The Mistakes That Lead to Massive Fines
The preparers who get fined are not the ones who forgot to collect a document. They are the ones who ignored red flags. Here are the patterns the IRS sees over and over again.
Adding Schedule C income to returns with W-2s when there is no 1099 or evidence of actual self-employment — especially when that added income conveniently qualifies the client for maximum EITC. Claiming education credits without a 1098-T or any record of tuition expenses. Filing Head of Household when the living situation does not support it and no questions were asked. Preparing a disproportionate number of returns where clients magically hit the exact income level for maximum refundable credits.
If your client base is heavy on EITC and refundable credits, that alone puts a target on your PTIN. It does not mean you are doing anything wrong. But the IRS is watching, and they can go back as far as they need to — not just three years. Preparers have been examined on returns going back a decade when the patterns are bad enough.
How to Protect Yourself Starting Today
The good news is that protecting yourself is not complicated. It just requires consistency. Start by completing Form 8867 for every applicable return — not just checking boxes, but actually answering thoughtfully.
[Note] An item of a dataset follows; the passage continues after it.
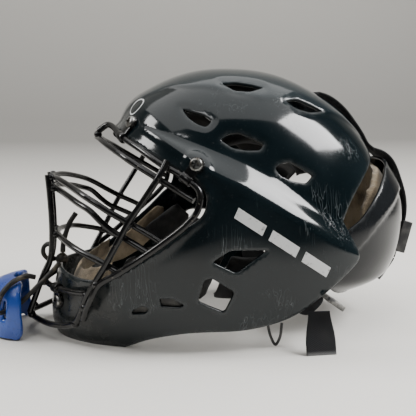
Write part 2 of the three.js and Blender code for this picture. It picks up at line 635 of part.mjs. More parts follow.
// ---------- lace ----------
// Leather lace: a knot on the chin lip, a hanger and a run that goes out through the guard's left slot
// and back over its top, a slack loop between the uprights, and a loose tail.
const laces = {
  lace_hanger: [[-135, -18.6, 62.4], [-141.9, -21.5, 55.5], [-148.4, -25.2, 49.2]],
  lace_run: [
    [-151.4, -26.9, 46.8], [-160, -29, 38.5], [-168, -27.5, 31], [-175.5, -26.5, 26.5], [-182.5, -34, 24.5],
    [-186.8, -38.6, 26.5], [-186, -37.5, 32.5], [-182.8, -34.2, 40.5], [-176.5, -30, 47.6], [-169.5, -25.8, 51.2],
    [-162.5, -22.4, 52.6], [-156, -20.6, 50.8],
  ],
  lace_loop: [
    [-139.4, -7.5, 64], [-145.5, -3.5, 62.5], [-150, -3, 68], [-149, -3.5, 74.5], [-144.5, -5.5, 77],
    [-141.6, -7.5, 73], [-143, -8.6, 66], [-146, -8.6, 59], [-148.6, -7.5, 53], [-149.6, -6.5, 50],
  ],
  lace_tail: [[-132.6, -10, 70], [-132, -8, 78], [-129.8, -8, 86], [-125.6, -8, 96.6], [-120.1, -8, 104.6]],
};
const laceSteps = { lace_hanger: 3, lace_run: 16, lace_loop: 12, lace_tail: 5 };
for (const [name, path] of Object.entries(laces)) {
  add(name, tube(path, laceDiameter, laceSteps[name], laceSides), 'leather');
}
const knot = new THREE.SphereGeometry(1, 10, 8);
knot.scale(5.5, 5.5, 4.6);
knot.translate(-133, -12, 64.9);
add('lace_knot', knot, 'leather');

// Stands the object with the middle of its box over the origin. The lace stays inside that box.
const box = new THREE.Box3().setFromObject(object);
object.position.x = -(box.min.x + box.max.x) / 2;

export default object;
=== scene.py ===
import math

import bpy
import numpy as np
from mathutils import Matrix, Vector, geometry, kdtree


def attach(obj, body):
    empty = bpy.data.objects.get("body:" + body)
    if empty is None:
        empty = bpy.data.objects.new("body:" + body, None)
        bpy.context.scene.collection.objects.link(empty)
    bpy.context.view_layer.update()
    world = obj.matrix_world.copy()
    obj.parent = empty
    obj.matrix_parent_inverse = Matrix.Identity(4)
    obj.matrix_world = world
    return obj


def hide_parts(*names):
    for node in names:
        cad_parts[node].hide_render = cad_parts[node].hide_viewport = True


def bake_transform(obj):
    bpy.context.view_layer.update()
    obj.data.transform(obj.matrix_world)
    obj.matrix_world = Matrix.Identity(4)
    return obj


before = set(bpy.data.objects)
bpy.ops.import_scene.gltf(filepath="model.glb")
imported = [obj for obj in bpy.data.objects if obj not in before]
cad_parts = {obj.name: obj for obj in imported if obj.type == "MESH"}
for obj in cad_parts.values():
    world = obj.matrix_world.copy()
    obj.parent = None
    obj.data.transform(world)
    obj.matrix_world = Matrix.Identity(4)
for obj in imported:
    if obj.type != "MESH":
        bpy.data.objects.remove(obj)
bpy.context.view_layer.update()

bpy.ops.object.select_all(action='DESELECT')
print("frame loaded")

mm = 0.001
originShift = 3.737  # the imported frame's x is this many millimetres more than the drawing's
sides = {"left": -1, "right": 1}


def place(point):
    return Vector(((point[0] + originShift) * mm, point[1] * mm, point[2] * mm))


def mirrored(points, side):
    return [(x, -side * y, z) for x, y, z in points]


# camera
camera = {"at": (-99.5, -585.5, 190.6), "look": (0, 0, 105), "field": 35.75}


def makeCamera():
    bpy.ops.object.camera_add(location=place(camera["at"]))
    cam = bpy.context.object
    cam.name = "viewCamera"
    aim = place(camera["look"]) - cam.location
    cam.rotation_euler = aim.to_track_quat('-Z', 'Y').to_euler()
    cam.data.angle = math.radians(camera["field"])
    cam.data.clip_start = 0.01
    bpy.context.scene.camera = cam


makeCamera()


# curves through points
def runLengths(points):
    # distance travelled along a line, at each of its points
    steps = np.linalg.norm(np.diff(points, axis=0), axis=1)
    return np.concatenate([[0], np.cumsum(steps)])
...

Build a habit of writing detailed notes during or immediately after every client interaction. Document what you asked, what the client said, and how you resolved any inconsistencies. Most tax software does not give you enough space, so use a separate preparer notes form and attach it to the return.
Take the free IRS due diligence training course at apps.irs.gov. You do not need to buy an expensive course to understand what is expected. The IRS tells you exactly what they want. Take the training, follow the guidelines, and apply them to every single return.
And if you get that letter or that call — do not panic. Respond professionally, gather your documentation, and if you have been doing things the right way, you will come out fine. The preparers who get destroyed are the ones who were never doing it right in the first place, or the ones who tried to get organized after the fact.
Your PTIN and your EFIN are your livelihood. Protect them like it.